In the data below, find each line containing the string "this" and return it.

— Begin Data rows —

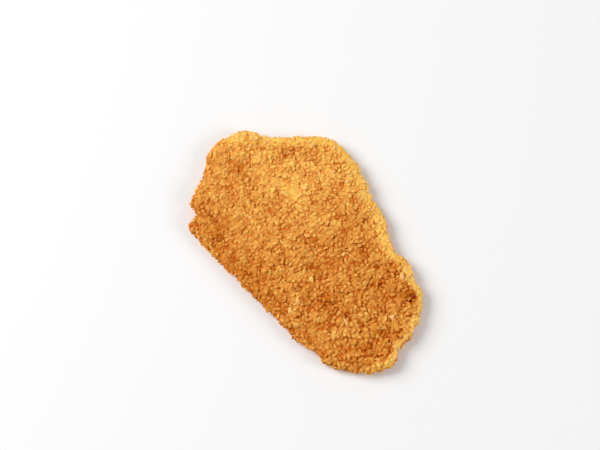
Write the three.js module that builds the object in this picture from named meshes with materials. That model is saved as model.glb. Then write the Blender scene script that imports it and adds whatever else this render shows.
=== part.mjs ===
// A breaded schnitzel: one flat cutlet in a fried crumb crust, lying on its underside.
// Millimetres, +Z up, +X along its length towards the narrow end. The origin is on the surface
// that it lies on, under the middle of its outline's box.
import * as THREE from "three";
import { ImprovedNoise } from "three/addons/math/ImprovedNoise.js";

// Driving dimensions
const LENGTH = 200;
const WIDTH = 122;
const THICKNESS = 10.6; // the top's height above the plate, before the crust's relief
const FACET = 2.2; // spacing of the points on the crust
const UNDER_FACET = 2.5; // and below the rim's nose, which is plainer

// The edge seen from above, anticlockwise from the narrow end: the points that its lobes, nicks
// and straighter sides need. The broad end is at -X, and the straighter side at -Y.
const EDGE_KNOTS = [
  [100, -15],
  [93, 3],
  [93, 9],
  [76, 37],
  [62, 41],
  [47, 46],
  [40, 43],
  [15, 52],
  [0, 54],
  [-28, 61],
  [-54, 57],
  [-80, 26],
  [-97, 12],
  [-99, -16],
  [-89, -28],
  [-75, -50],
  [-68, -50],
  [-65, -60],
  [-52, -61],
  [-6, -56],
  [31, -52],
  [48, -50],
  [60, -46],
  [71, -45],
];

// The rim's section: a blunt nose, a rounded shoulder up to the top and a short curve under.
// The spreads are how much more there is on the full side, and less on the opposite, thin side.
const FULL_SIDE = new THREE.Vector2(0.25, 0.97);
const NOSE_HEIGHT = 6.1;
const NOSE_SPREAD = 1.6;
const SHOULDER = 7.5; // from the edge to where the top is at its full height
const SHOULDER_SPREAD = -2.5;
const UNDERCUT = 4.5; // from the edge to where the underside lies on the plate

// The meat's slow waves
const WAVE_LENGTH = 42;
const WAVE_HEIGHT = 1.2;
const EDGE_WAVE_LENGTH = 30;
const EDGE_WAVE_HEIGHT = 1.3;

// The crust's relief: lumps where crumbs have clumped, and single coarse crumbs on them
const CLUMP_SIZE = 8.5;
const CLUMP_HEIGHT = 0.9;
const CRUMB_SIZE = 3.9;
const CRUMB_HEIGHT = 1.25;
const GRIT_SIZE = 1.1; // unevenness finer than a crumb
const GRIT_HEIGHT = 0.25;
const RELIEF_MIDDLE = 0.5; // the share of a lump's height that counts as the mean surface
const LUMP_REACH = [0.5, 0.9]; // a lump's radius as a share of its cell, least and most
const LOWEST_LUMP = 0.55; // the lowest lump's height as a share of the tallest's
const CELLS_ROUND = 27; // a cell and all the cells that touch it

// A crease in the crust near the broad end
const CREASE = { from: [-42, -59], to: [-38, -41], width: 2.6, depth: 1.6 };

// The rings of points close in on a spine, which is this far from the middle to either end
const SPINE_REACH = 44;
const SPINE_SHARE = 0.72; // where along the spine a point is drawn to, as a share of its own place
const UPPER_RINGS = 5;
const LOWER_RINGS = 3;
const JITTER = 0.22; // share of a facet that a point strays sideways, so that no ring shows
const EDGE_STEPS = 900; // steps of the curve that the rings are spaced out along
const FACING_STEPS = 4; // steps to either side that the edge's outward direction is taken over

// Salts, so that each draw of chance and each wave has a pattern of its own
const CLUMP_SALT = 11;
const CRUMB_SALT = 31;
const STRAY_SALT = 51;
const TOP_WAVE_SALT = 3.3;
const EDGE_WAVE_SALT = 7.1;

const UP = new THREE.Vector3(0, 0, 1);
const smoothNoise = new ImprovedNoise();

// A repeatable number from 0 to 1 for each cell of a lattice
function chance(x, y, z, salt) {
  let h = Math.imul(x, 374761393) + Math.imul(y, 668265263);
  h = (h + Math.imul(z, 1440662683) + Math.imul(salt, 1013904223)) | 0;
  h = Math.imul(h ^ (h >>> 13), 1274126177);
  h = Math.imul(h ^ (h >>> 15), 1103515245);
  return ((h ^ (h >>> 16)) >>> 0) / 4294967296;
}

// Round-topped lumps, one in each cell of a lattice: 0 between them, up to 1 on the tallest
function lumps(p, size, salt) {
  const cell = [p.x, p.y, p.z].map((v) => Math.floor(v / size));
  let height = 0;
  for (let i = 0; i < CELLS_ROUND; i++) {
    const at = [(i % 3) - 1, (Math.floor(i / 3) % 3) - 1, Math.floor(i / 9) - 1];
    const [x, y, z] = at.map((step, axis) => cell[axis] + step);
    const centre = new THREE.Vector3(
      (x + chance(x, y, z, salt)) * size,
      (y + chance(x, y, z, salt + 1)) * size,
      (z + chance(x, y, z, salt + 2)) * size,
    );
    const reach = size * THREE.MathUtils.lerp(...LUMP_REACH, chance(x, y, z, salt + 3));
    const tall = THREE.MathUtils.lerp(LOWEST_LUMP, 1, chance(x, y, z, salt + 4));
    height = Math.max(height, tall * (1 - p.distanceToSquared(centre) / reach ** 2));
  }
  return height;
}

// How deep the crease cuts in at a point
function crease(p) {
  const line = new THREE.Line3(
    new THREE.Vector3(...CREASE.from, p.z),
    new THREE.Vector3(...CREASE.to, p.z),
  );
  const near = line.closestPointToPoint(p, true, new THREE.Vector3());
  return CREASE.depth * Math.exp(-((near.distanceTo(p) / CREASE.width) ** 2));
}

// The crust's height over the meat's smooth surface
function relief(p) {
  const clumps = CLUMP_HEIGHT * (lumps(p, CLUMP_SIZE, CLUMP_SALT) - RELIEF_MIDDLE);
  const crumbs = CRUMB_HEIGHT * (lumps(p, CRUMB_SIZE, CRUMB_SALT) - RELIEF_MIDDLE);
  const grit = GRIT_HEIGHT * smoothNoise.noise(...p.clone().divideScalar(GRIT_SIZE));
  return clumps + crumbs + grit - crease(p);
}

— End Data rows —
— Begin Data rows —

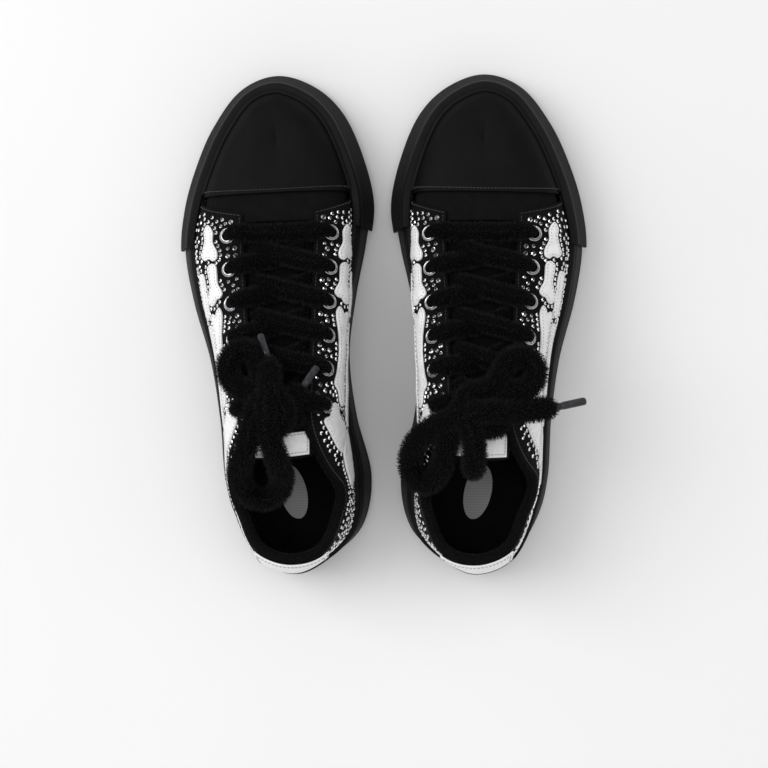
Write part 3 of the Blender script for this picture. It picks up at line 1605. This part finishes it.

— End Data rows —

Written answer:
Write the three.js module that builds the object in this picture from named meshes with materials. That model is saved as model.glb. Then write the Blender scene script that imports it and adds whatever else this render shows.
// The rings of points close in on a spine, which is this far from the middle to either end
Write part 3 of the Blender script for this picture. It picks up at line 1605. This part finishes it.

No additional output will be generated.